**DIRECTIVE**
Repeat the entire listing exactly.

**DATA PROVIDED**

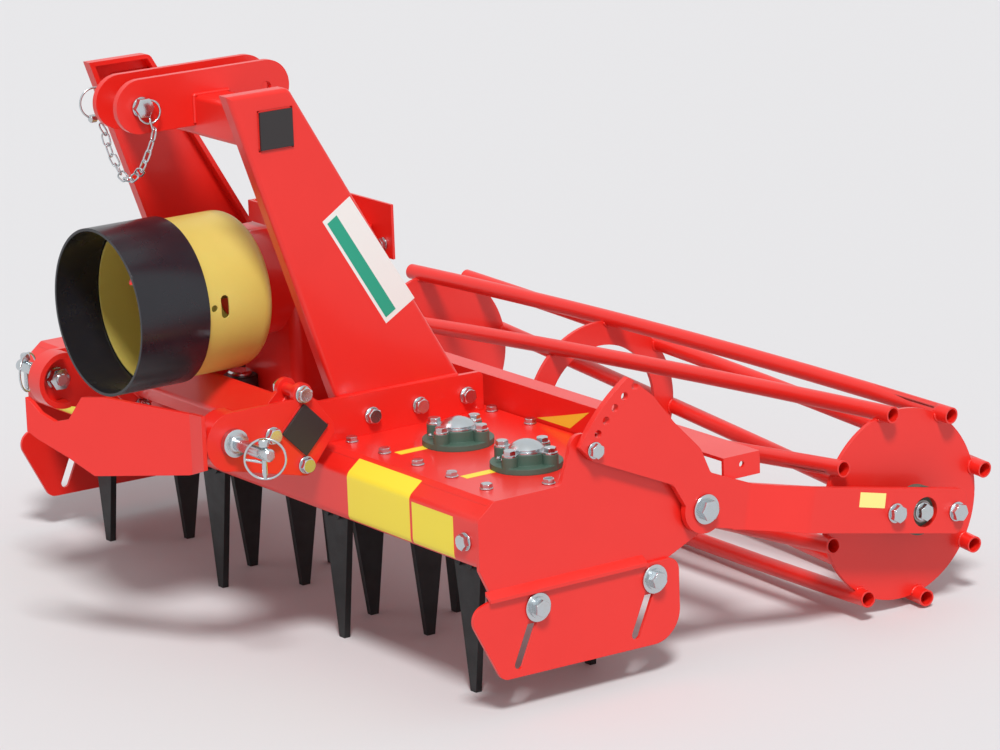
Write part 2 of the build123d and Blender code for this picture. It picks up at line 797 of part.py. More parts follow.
def build_shield_rear():
    outside = shield_radius - shield_front_wall - shield_rear_step - shield_seat_gap
    wall = shield_rear_wall
    bend = shield_rear_bend
    start = shield_seam_y - shield_overlap
    face = outline([
        (start, outside),
        (bell_face_y, outside, bend),
        (bell_face_y, shield_back_hole),
        (bell_face_y - wall, shield_back_hole),
        (bell_face_y - wall, outside - wall, bend - wall),
        (start, outside - wall),
    ])
    gap = half_diagonal + shield_beam_gap
    shield = shaft_ring(face) - diamond(gap, -shield_radius, shield_radius)
    slot_z = pto_z + shield_slot_rise
    slot = Pos(shield_slot_y, slot_z) * Rot(0, 0, 90) * SlotOverall(shield_slot_length, shield_slot_width)
    openings = slot + disc(shield_hole_y, slot_z, shield_hole_radius)
    return shield - plate_yz(openings, -shield_radius, 2 * shield_radius)


def build_gearbox_guard():
    half = guard_width / 2
    low = guard_top_z - guard_height
    rear = block(-half, half, gearbox_rear_y, gearbox_rear_y + guard_sheet, low, guard_top_z)
    strip_low = guard_top_z - guard_strip
    side_x = -guard_side_x
    front = guard_front_y
    side = block(side_x, side_x + guard_sheet, front, gearbox_rear_y + 1, strip_low, guard_top_z)
    nose = block(side_x, guard_side_x, front, front + guard_sheet, strip_low, guard_top_z)
    return rear + side + nose


save("gearbox", build_gearbox())
save("pto_stub", build_pto_stub())
save("shield_front", build_shield_front())
save("shield_rear", build_shield_rear())
save("gearbox_guard", build_gearbox_guard())


# Roller arm: a depth sector in front of the pivot, then a joggle outward to the roller bearing
def arm_point(along, across):
    drop = math.radians(-arm_drop_deg)
    y = arm_pivot_y + along * math.cos(drop) - across * math.sin(drop)
    z = arm_pivot_z + along * math.sin(drop) + across * math.cos(drop)
    return (y, z)


arm_length = math.hypot(roller_y - arm_pivot_y, roller_z - arm_pivot_z)
arm_axis_deg = math.degrees(math.atan2(roller_z - arm_pivot_z, roller_y - arm_pivot_y))


def build_arm():
    outer = sector_circle + sector_margin
    half_width = arm_width / 2
    middle = arm_rise
    edge = [
        arm_point(arm_joggle_start, middle - half_width),
        arm_point(arm_boss_radius / 2, middle - half_width + 4),
        arm_point(-arm_boss_radius * 0.9, 0),
    ]
    edge += [(arm_pivot_y + along, arm_pivot_z + up, radius) for along, up, radius in sector_edge]
    edge.append(arm_point(arm_joggle_start, middle + half_width))
    front_face = outline(edge)
    front_face += disc(arm_pivot_y, arm_pivot_z, arm_boss_radius)
    front_face = front_face & disc(arm_pivot_y, arm_pivot_z, outer)
    front_face -= disc(arm_pivot_y, arm_pivot_z, pivot_hole_radius)
    for index in range(sector_hole_count):
        angle = math.radians(sector_first_deg + sector_step_deg * index)
        hole_y = arm_pivot_y + sector_circle * math.cos(angle)
        hole_z = arm_pivot_z + sector_circle * math.sin(angle)
        front_face -= disc(hole_y, hole_z, sector_hole_radius)
    arm = plate_yz(front_face, arm_inner_x, arm_thickness)
    far_start = arm_joggle_start + arm_joggle_length
    tail_length = arm_length + arm_end - far_start
    x_dir = (0, math.cos(arm_tilt), math.sin(arm_tilt))
    drop = Plane(origin=(0, arm_pivot_y, arm_pivot_z), x_dir=x_dir, z_dir=(1, 0, 0))
    top_plane = Plane(origin=drop.origin + drop.y_dir * middle, x_dir=drop.x_dir, z_dir=drop.y_dir)
    low = arm_inner_x
    high = arm_inner_x + arm_joggle
    strip = outline([
        (arm_joggle_start - 30, -low),
        (arm_joggle_start, -low, 20),
        (far_start, -high, 20),
        (far_start + tail_length, -high),
        (far_start + tail_length, -high - arm_thickness),
        (far_start - 4, -high - arm_thickness, 32),
        (arm_joggle_start - 4, -low - arm_thickness, 32),
        (arm_joggle_start - 30, -low - arm_thickness),
    ])
    tail = extrude(top_plane * strip, half_width, both=True)
    end_face = outline([
        (0, -half_width),
        (far_start + tail_length, -half_width, 18),
        (far_start + tail_length, half_width, 18),
        (0, half_width),
    ])
    end_plane = Plane(origin=drop.origin + drop.y_dir * middle, x_dir=drop.x_dir, z_dir=(1, 0, 0))
    tail = tail & extrude(end_plane * end_face, arm_outer_x + abs(arm_joggle) + arm_thickness)
    shaft_hole = rod_x(high - 1, high + arm_thickness + 1, roller_y, roller_z, roller_shaft_hole)
    return arm + (tail - shaft_hole)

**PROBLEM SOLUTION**
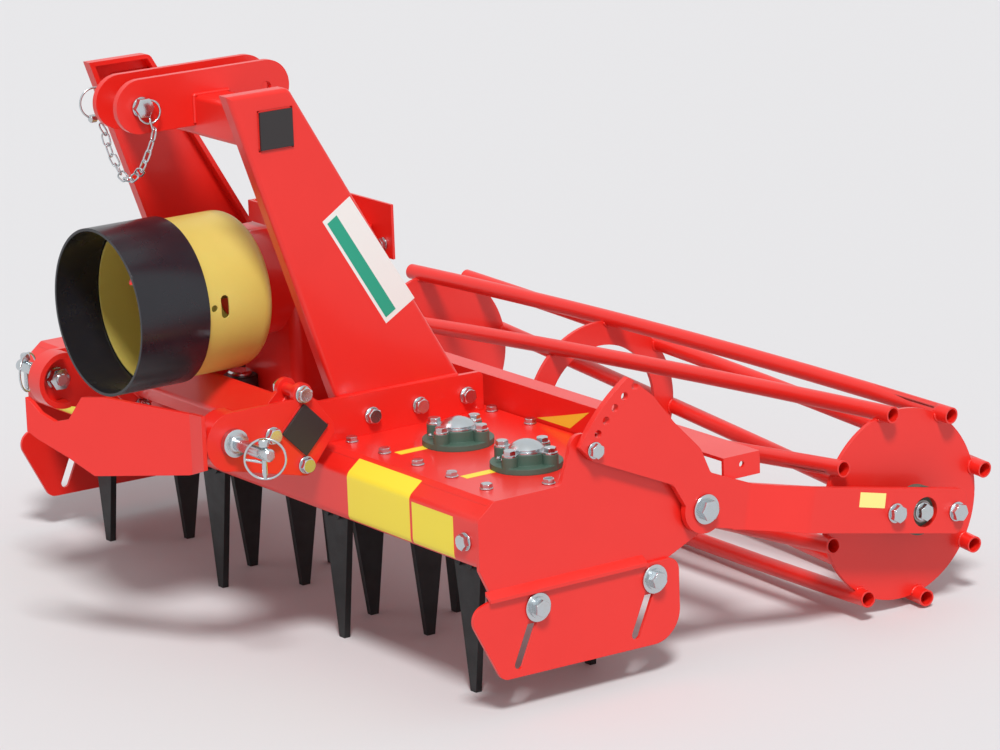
Write part 2 of the build123d and Blender code for this picture. It picks up at line 797 of part.py. More parts follow.
def build_shield_rear():
    outside = shield_radius - shield_front_wall - shield_rear_step - shield_seat_gap
    wall = shield_rear_wall
    bend = shield_rear_bend
    start = shield_seam_y - shield_overlap
    face = outline([
        (start, outside),
        (bell_face_y, outside, bend),
        (bell_face_y, shield_back_hole),
        (bell_face_y - wall, shield_back_hole),
        (bell_face_y - wall, outside - wall, bend - wall),
        (start, outside - wall),
    ])
    gap = half_diagonal + shield_beam_gap
    shield = shaft_ring(face) - diamond(gap, -shield_radius, shield_radius)
    slot_z = pto_z + shield_slot_rise
    slot = Pos(shield_slot_y, slot_z) * Rot(0, 0, 90) * SlotOverall(shield_slot_length, shield_slot_width)
    openings = slot + disc(shield_hole_y, slot_z, shield_hole_radius)
    return shield - plate_yz(openings, -shield_radius, 2 * shield_radius)


def build_gearbox_guard():
    half = guard_width / 2
    low = guard_top_z - guard_height
    rear = block(-half, half, gearbox_rear_y, gearbox_rear_y + guard_sheet, low, guard_top_z)
    strip_low = guard_top_z - guard_strip
    side_x = -guard_side_x
    front = guard_front_y
    side = block(side_x, side_x + guard_sheet, front, gearbox_rear_y + 1, strip_low, guard_top_z)
    nose = block(side_x, guard_side_x, front, front + guard_sheet, strip_low, guard_top_z)
    return rear + side + nose


save("gearbox", build_gearbox())
save("pto_stub", build_pto_stub())
save("shield_front", build_shield_front())
save("shield_rear", build_shield_rear())
save("gearbox_guard", build_gearbox_guard())


# Roller arm: a depth sector in front of the pivot, then a joggle outward to the roller bearing
def arm_point(along, across):
    drop = math.radians(-arm_drop_deg)
    y = arm_pivot_y + along * math.cos(drop) - across * math.sin(drop)
    z = arm_pivot_z + along * math.sin(drop) + across * math.cos(drop)
    return (y, z)


arm_length = math.hypot(roller_y - arm_pivot_y, roller_z - arm_pivot_z)
arm_axis_deg = math.degrees(math.atan2(roller_z - arm_pivot_z, roller_y - arm_pivot_y))


def build_arm():
    outer = sector_circle + sector_margin
    half_width = arm_width / 2
    middle = arm_rise
    edge = [
        arm_point(arm_joggle_start, middle - half_width),
        arm_point(arm_boss_radius / 2, middle - half_width + 4),
        arm_point(-arm_boss_radius * 0.9, 0),
    ]
    edge += [(arm_pivot_y + along, arm_pivot_z + up, radius) for along, up, radius in sector_edge]
    edge.append(arm_point(arm_joggle_start, middle + half_width))
    front_face = outline(edge)
    front_face += disc(arm_pivot_y, arm_pivot_z, arm_boss_radius)
    front_face = front_face & disc(arm_pivot_y, arm_pivot_z, outer)
    front_face -= disc(arm_pivot_y, arm_pivot_z, pivot_hole_radius)
    for index in range(sector_hole_count):
        angle = math.radians(sector_first_deg + sector_step_deg * index)
        hole_y = arm_pivot_y + sector_circle * math.cos(angle)
        hole_z = arm_pivot_z + sector_circle * math.sin(angle)
        front_face -= disc(hole_y, hole_z, sector_hole_radius)
    arm = plate_yz(front_face, arm_inner_x, arm_thickness)
    far_start = arm_joggle_start + arm_joggle_length
    tail_length = arm_length + arm_end - far_start
    x_dir = (0, math.cos(arm_tilt), math.sin(arm_tilt))
    drop = Plane(origin=(0, arm_pivot_y, arm_pivot_z), x_dir=x_dir, z_dir=(1, 0, 0))
    top_plane = Plane(origin=drop.origin + drop.y_dir * middle, x_dir=drop.x_dir, z_dir=drop.y_dir)
    low = arm_inner_x
    high = arm_inner_x + arm_joggle
    strip = outline([
        (arm_joggle_start - 30, -low),
        (arm_joggle_start, -low, 20),
        (far_start, -high, 20),
        (far_start + tail_length, -high),
        (far_start + tail_length, -high - arm_thickness),
        (far_start - 4, -high - arm_thickness, 32),
        (arm_joggle_start - 4, -low - arm_thickness, 32),
        (arm_joggle_start - 30, -low - arm_thickness),
    ])
    tail = extrude(top_plane * strip, half_width, both=True)
    end_face = outline([
        (0, -half_width),
        (far_start + tail_length, -half_width, 18),
        (far_start + tail_length, half_width, 18),
        (0, half_width),
    ])
    end_plane = Plane(origin=drop.origin + drop.y_dir * middle, x_dir=drop.x_dir, z_dir=(1, 0, 0))
    tail = tail & extrude(end_plane * end_face, arm_outer_x + abs(arm_joggle) + arm_thickness)
    shaft_hole = rod_x(high - 1, high + arm_thickness + 1, roller_y, roller_z, roller_shaft_hole)
    return arm + (tail - shaft_hole)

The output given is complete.